Core technology and methods
Weather models solve a set of fundamental equations that describe fluid motion, thermodynamics, moisture processes, radiation, and other physical phenomena in the atmosphere. The equations are solved on a grid that covers the Earth, with time stepping advancing the forecast. Because many important processes occur at scales smaller than the grid (for example, cloud microphysics and convection), modelers use parameterizations—simplified representations of subgrid physics—to approximate their effects.
Key components include: - Governing equations and numerical techniques that preserve mass, energy, and momentum while remaining stable under limited computer resources. - Grid structure and resolution, which determine how finely atmospheric features are represented. Global models trade resolution for breadth, while regional models push higher resolution over smaller areas. - Parameterizations for clouds, precipitation, turbulence, and radiation. These approximations can influence forecast accuracy, especially in troubled weather regimes. - Data assimilation, the process by which observations (from radiosondes, satellites, radar, and surface stations) are integrated into the model to create a best estimate of the current state. Methods range from variational approaches to ensemble-based filters. - Ensemble forecasting, where multiple forecasts are produced using slightly different initial conditions or model configurations to quantify uncertainty and provide probabilistic guidance. This approach helps forecasters weigh risks and prepare for a range of possible outcomes.
Integrated systems often include both global models, which provide a broad context, and higher-resolution regional models that can capture local features such as sea breezes, mountainous terrain, or urban heat effects.
Data, observations, and assimilation
Forecast skill hinges on the quality and coverage of observational data. Radiosondes (weather balloons), weather satellites, surface networks, and radar all contribute indispensable information about temperature, humidity, wind, and precipitation. This observational backbone feeds data assimilation systems, which blend the observations with the current model state to produce a coherent starting point for the forecast.
Important links in this chain include radiosonde, satellite meteorology, weather radar, and data assimilation. The resulting initial conditions shape the subsequent forecast, and the assimilation process is an active area of research—researchers continually refine how best to balance new data against prior model trajectories.
Forecasts also rely on a portfolio of model configurations. For example, the Global Forecast System provides a global picture, while regional models (often using the WRF model framework) offer detail for critical locales such as large metropolitan areas or disaster-prone coastlines. Observational data quality and the timeliness of assimilation cycles are particularly important for systems that must respond quickly to evolving weather, such as severe storms or rapid intensification events.

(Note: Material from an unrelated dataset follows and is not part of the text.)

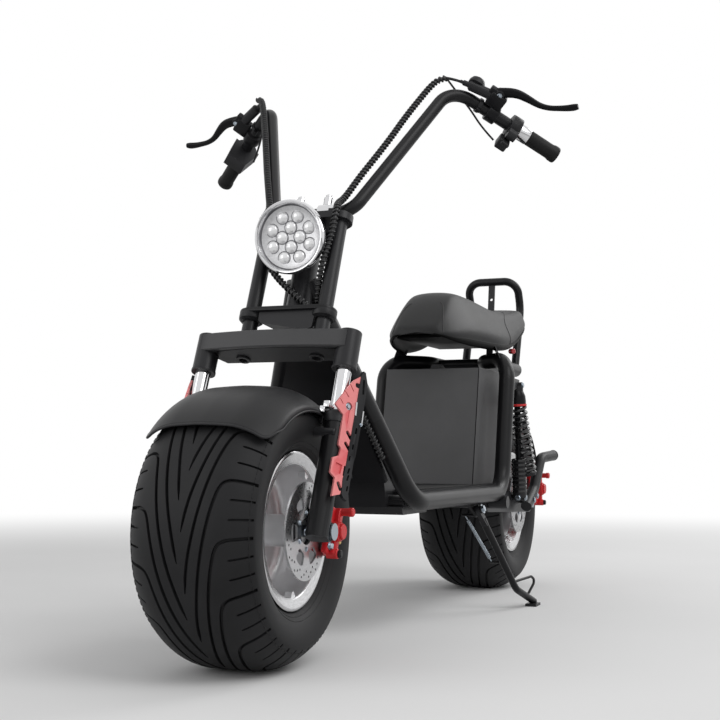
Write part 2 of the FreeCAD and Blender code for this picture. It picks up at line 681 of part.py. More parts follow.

Forecasting systems and performance
The performance of weather models is evaluated through systematic verification against independent observations. Skill varies by region, season, and weather regime. In practice, forecasters use a blend of model guidance, ensemble probabilities, and local expertise to translate model output into actionable advisories.
- Global models provide a broad context for large-scale patterns, such as the progression of frontal systems, tropical cyclones, or jet-stream configurations.
- Regional and high-resolution models capture small- to medium-scale features that matter to airports, farmers, and emergency managers.
- Nowcasting—the short-term prediction of imminent weather—often relies on rapid-update high-resolution models and radar data, bridging the gap between large-scale forecasts and real-time conditions.
Ensemble forecasting helps address inherent uncertainty. Rather than a single forecast, ensembles offer probabilities of different outcomes, which helps decision-makers prepare for a range of possibilities. The concept of probabilistic forecasting has become a standard part of forecaster practice, supported by advances in data assimilation, model physics, and computational capacity.
Policy implications, funding, and the public interest
Weather modeling sits at the intersection of science, public policy, and market incentives. Because forecasts affect safety, infrastructure, and the efficiency of nearly every sector of the economy, there is a strong case for sustained investment in observational networks, model development, and the computational resources required to run sophisticated systems.
A central policy question is the balance between public stewardship and private innovation. Public agencies often fund core weather models, data standards, and the essential observation networks, while private companies contribute specialized products, value-added services, and agile software tools that translate model output into decision-ready information. A well-functioning system benefits from open data policies that ensure critical observations are widely accessible, while also preserving incentives for private firms to invest in software, services, and niche forecasting capabilities that improve user outcomes.
Controversies and debates
Like any large-scale, long-running scientific enterprise, weather modeling invites debate. From a practical, market-focused perspective, several points recur:
- Public data versus proprietary extensions: Some argue that open access to essential observations and model outputs maximizes national competitiveness and public safety, while others contend that private-facing tools and services can accelerate innovation and customization for end users, provided data remain accessible on fair terms. The key is ensuring that critical forecasting information remains reliable and timely for all who need it.
- Government funding versus market incentives: Sustained public funding for core models and data networks is seen as a public good—non-excludable and broadly beneficial. Critics of heavy public spending argue for efficiency and accountability, urging outcomes-based funding and competitive development cycles, with private partners contributing specialized capabilities.
- Focus on weather versus climate storytelling: Critics sometimes argue that attention to long-range climate narratives diverts resources from near-term weather forecasting. Proponents of a pragmatic approach respond that robust weather models remain the foundation for risk management and economic activity today, while climate considerations inform long-term planning in a way that should not compromise short-term forecast quality.
- Transparency and verification: There can be tensions between openness and protecting intellectual property. A well-structured framework emphasizes transparent validation, independent benchmarking, and clear communication about forecast uncertainty, so users understand both the capabilities and the limits of models.
From this standpoint, some criticisms framed as broader ideological debates about climate policy are less about forecasting accuracy and more about resource allocation and governance. Proponents argue that disciplined focus on forecast reliability, data integrity, and public accountability yields the greatest return on investment for citizens and commerce, while minimizing unnecessary politicization of day-to-day forecasting.